For the price, this is a pretty nice solution for those that want to stream and/or record their gameplay in HD. Like I said, when I saw that it was *only* USB 2.0. I got pretty worried that the performance would be pretty bad. By having the external device take care of all of the compression though, the bandwidth limitation of USB 2.0 is essentially eliminated. Setup is a breeze, and the interface is very user friendly. Also, setting-up to stream on Twitch.tv is amazingly simple, and the quality is pretty good.
If you plan on buying this, make sure that you check the system requirements here:
If you have an older PC, you may only be able to take screenshots, which would make $149.99 a bit of a waste at that point. In that case, you may want to check the requirements for the Non-Pro version of the Game Capture, which retails for $99. It’s limited to 480p, but in many instances, that’s definitely enough.

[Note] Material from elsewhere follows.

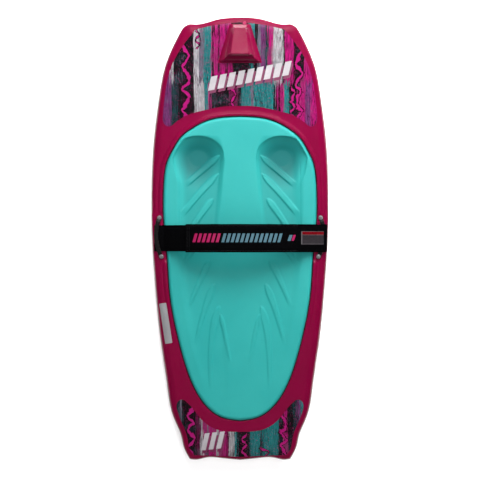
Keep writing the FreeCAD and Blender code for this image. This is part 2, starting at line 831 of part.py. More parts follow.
add_board()
add_strap()
add_screws()
add_plug()
for side_name, side_sign in SIDES.items():
    add_bracket(side_name, side_sign)
doc.recompute()
check()
os.makedirs("parts", exist_ok=True)
for subpart in subparts:
    subpart.Shape.exportStep(f"parts/{subpart.Label}.step")
    box = subpart.Shape.BoundBox
    print(f"{subpart.Label:24s} solids {len(subpart.Shape.Solids)}  volume {subpart.Shape.Volume / 1000:9.2f} cm3  "
          f"x {box.XMin:7.1f} {box.XMax:7.1f}  y {box.YMin:7.1f} {box.YMax:7.1f}  z {box.ZMin:6.1f} {box.ZMax:6.1f}")
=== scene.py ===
"""Kneeboard: the looks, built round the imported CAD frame.

Lengths are in millimetres until a mesh is made, which turns them into metres.
"""

import json
import math
from contextlib import contextmanager

import bmesh
import bpy
import numpy as np
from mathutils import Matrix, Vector
from mathutils.bvhtree import BVHTree
from mathutils.geometry import delaunay_2d_cdt


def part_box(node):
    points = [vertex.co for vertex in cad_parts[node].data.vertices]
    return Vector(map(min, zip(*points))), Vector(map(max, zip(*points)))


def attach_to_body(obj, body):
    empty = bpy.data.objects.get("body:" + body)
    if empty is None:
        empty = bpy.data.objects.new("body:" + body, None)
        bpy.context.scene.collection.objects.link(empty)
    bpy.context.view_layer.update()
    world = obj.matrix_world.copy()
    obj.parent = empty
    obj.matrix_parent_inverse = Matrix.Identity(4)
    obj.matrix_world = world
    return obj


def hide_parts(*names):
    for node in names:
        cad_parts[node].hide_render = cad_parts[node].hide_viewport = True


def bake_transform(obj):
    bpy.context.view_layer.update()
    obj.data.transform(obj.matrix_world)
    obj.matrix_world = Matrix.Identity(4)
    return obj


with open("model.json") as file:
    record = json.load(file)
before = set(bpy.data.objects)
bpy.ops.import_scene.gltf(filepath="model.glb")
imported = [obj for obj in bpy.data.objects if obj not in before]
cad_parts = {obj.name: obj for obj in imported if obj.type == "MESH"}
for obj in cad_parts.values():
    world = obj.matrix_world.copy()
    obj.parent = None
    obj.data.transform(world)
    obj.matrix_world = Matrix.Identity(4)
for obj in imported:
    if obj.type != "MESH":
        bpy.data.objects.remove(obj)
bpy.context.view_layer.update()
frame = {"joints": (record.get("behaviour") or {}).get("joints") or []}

MM = 0.001


# ---------------------------------------------------------------- driving sizes, from the frame

def node_box(node):
    """A node's box in millimetres."""
    low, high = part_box(node)
    return np.array(low) / MM, np.array(high) / MM


shell_high = node_box("shell")[1]
pad_low, pad_high = node_box("knee_pad")
HALF_LENGTH = shell_high[1]
HALF_WIDTH = shell_high[0]
PAD_HALF_WIDTH = pad_high[0]
PAD_HALF_LENGTH = (pad_high[1] - pad_low[1]) / 2
PAD_CENTRE = (pad_high[1] + pad_low[1]) / 2
RECESS_FLOOR = pad_low[2]
DECK_LEVEL = node_box("side_label")[0][2]
NOSE_START = 150.0
TAIL_START = -200.0
DECK_RISE = (4.0, 44.0)
HULL_RISE = (22.0, 64.0)
PAD_PROUD = 4.0
PAD_GAP = 2.0
COLLAR_WIDTH = 14.0
BRACKET_CENTRE = 8.0
BRACKET_REACH = 67.0

# Outlines, right half, in shares of the half width and of the half length.
HULL_FRONT = [(0.0, 1.0), (0.237, 0.993), (0.393, 0.976), (0.463, 0.971), (0.556, 0.972)]
HULL_SIDE = [
    (0.556, 0.972), (0.610, 0.963), (0.667, 0.935), (0.741, 0.880), (0.828, 0.800),
    (0.914, 0.636), (0.968, 0.472), (1.0, 0.200), (0.990, -0.017), (0.953, -0.235),
    (0.898, -0.452), (0.820, -0.669), (0.773, -0.779), (0.723, -0.833), (0.665, -0.888),
    (0.634, -0.941), (0.564, -0.996),
]
HULL_BACK = [(0.564, -0.996), (0.494, -0.999), (0.369, -0.989), (0.226, -0.991), (0.0, -1.0)]
PAD_OUTLINE = [
    (0.0, 1.0), (0.406, 0.976), (0.644, 0.916), (0.781, 0.859), (0.881, 0.779), (0.941, 0.720),
    (0.982, 0.642), (1.0, 0.534), (1.0, 0.323), (0.954, 0.081), (0.922, -0.157), (0.840, -0.396),
    (0.717, -0.631), (0.594, -0.789), (0.406, -0.922), (0.251, -0.975), (0.0, -1.0),
]
NOSE_DECAL = [
    [(0.0, 0.975), (0.330, 0.959), (0.494, 0.943)],
    [(0.494, 0.943), (0.634, 0.872), (0.743, 0.800), (0.790, 0.749), (0.840, 0.650), (0.863, 0.557)],
    [(0.863, 0.557), (0.844, 0.523), (0.793, 0.513), (0.731, 0.529)],
    [(0.731, 0.529), (0.642, 0.554), (0.370, 0.589), (0.163, 0.604), (0.0, 0.606)],
]
TAIL_DECAL = [
    [(0.0, -0.869), (0.171, -0.866), (0.295, -0.853), (0.447, -0.806), (0.548, -0.754), (0.622, -0.726)],
    [(0.622, -0.726), (0.669, -0.724), (0.708, -0.743), (0.700, -0.775)],
    [(0.700, -0.775), (0.657, -0.823), (0.610, -0.866), (0.587, -0.902), (0.560, -0.950), (0.513, -0.975)],
    [(0.513, -0.975), (0.416, -0.976), (0.0, -0.983)],
]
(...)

This is definitely a well thought out solution for folks that aren’t very “techie” when it comes to this stuff. The price is fair, although when compared to the Thunderbolt Intensity Shuttle that I have from Blackmagic Design, it might seem a bit on the high-side in comparison (the USB 3.0 version of the Shuttle is $50 more.) But, the Shuttle is really on the high-end, and requires very new hardware, additional hardware for recording uncompressed, and requires the user to play a lot more with the settings in every aspect. For someone that just wants the functionality without worrying about the small details, the Roxio Game Capture HD Pro is a great solution if your PC/Laptop can meet the requirements.